Dans La main gauche de la nuit, c’est la mission de Genly Aï sur la planète Géthen. Le récit prend la forme d’un rapport romancé faisant appel non seulement à la voix de l’Envoyé de l’Ekumen, mais également à des contes et légendes locaux et au journal d’un autochtone qui aide Genly Aï dans sa démarche diplomatique. Géthen, appelée aussi Nivôse par les humains, se caractérise par un climat extrêmement rigoureux et une société divisée en petits états farouchement indépendants, sans toutefois qu’ils aillent jusqu’à se faire la guerre. La population, génétiquement différente des autres humains, ne présente aucune caractéristique sexuelle visible pendant un cycle de 26 à 28 jours durant lequel chacun est sexuellement neutre. Puis les géthéniens entrent dans une période d’activité sexuelle de quelques jours pendant laquelle ils peuvent prendre indifféremment l’un ou l’autre sexe. Bien entendu, la virilité affichée de l’Envoyé choque ces autochtones hermaphrodites qui voient en elle un dérèglement monstrueux. Mais Genly Aï est également perturbé dans ses démarches diplomatiques par ces métamorphoses, y compris celles de celui qui veut sincèrement l’aider. C’est pourquoi il doit dépasser ses préjugés s’il veut mener sa mission à bien, et ce d’autant plus que les géthéniens ne comprennent pas non plus les intentions pacifistes de l’Ekumen, et craignent de perdre leur pouvoir en rejoignant l’organisation.

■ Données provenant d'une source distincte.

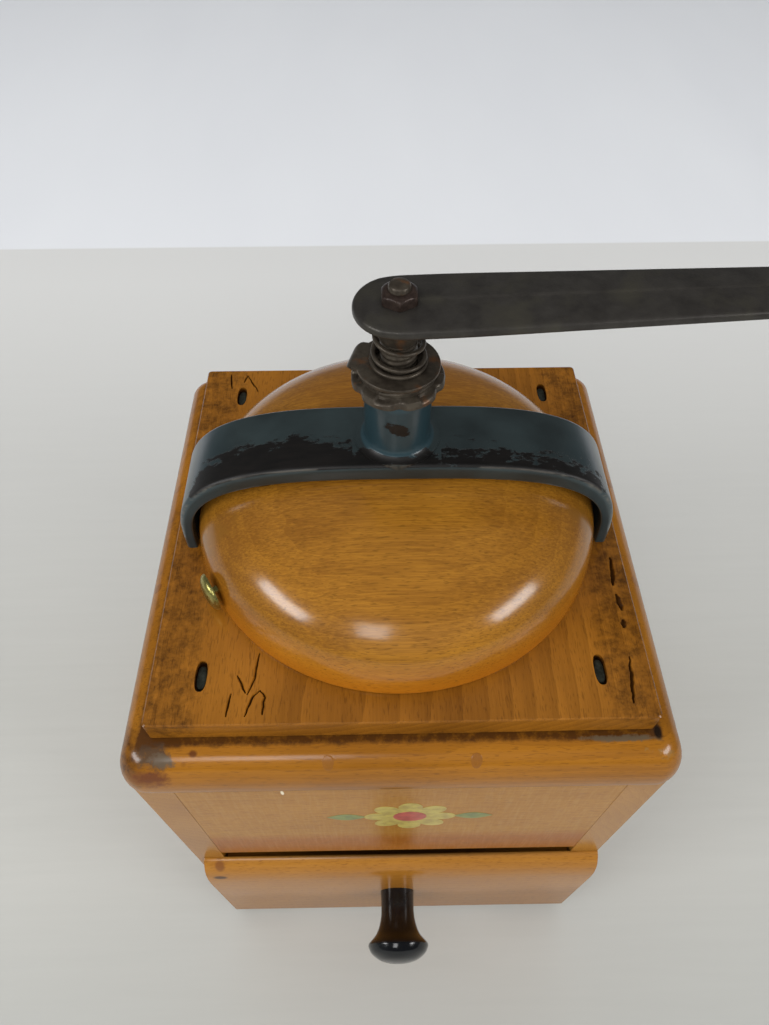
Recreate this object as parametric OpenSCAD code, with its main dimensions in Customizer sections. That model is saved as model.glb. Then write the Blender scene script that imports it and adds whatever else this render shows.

Dans ce contexte, Ursula K. LE GUIN prend le parti de réduire l’action de son récit à son expression la plus simple. En dehors des intermèdes relatifs aux contes venant illustrer ce qui suivra, on suit le récit de Genly Aï et de son compagnon géthénien comme on le ferait de tout rapport circonstancié relatif à une mission quelconque, en l’occurrence une évasion suivie d’une fuite de plusieurs mois sur un vaste glacier. Ce n’est donc pas très original ; ce n’est pas non plus rythmé comme on pourrait s’y attendre. Car ce qui intéresse l’auteure n’est pas l’action en tant que telle, mais l’aventure humaine liée à la découverte d’un autre monde et d’une autre culture. Cela nécessite d’entrer dans les moindres détails de cet univers et d’analyser toutes les implications de la rencontre de deux mondes totalement opposés. En d’autres termes, c’est à une véritable étude anthropologique que LE GUIN se livre, parsemant ici et là son récit d’aphorismes philosophiques souvent très profonds.

Cela ne signifie pas pour autant que La main gauche de la nuit est un roman ennuyeux, bien au contraire. Dès les premières pages le lecteur est transporté et passionné par la découverte de la planète Géthen et peut aisément s’identifier à Genly Aï. C’est le résultat d’une prose aussi raffinée que claire qui rend le récit parfaitement fluide. C’est aussi lié à la parfaite crédibilité du monde décrit, et ce dans toutes ses caractéristiques, de sa géographie à la psychologie de ses habitants, en passant par son système politique, et ce sans que jamais le lecteur n’ait l’impression de suivre un cours magistral. C’est enfin la conséquence de la sensibilité sans faille de l’auteure à l’égard du genre humain, s’interdisant tout manichéisme et s’ouvrant à toute la palette des sentiments et des émotions de ses personnages.

Un autre avantage d’un tel choix narratif est lié à l’universalité des thèmes abordés. Ainsi, La main gauche de la nuit ayant été publié pour la première fois en 1969, force est de constater que ses qualités sont aujourd’hui intactes, et qu’elles le seront probablement encore dans quelques décennies. Alors, si cela était possible, on pourrait bien redonner à ce très beau roman les Prix Hugo et Nebula qu’il a déjà obtenu au moment de sa première publication.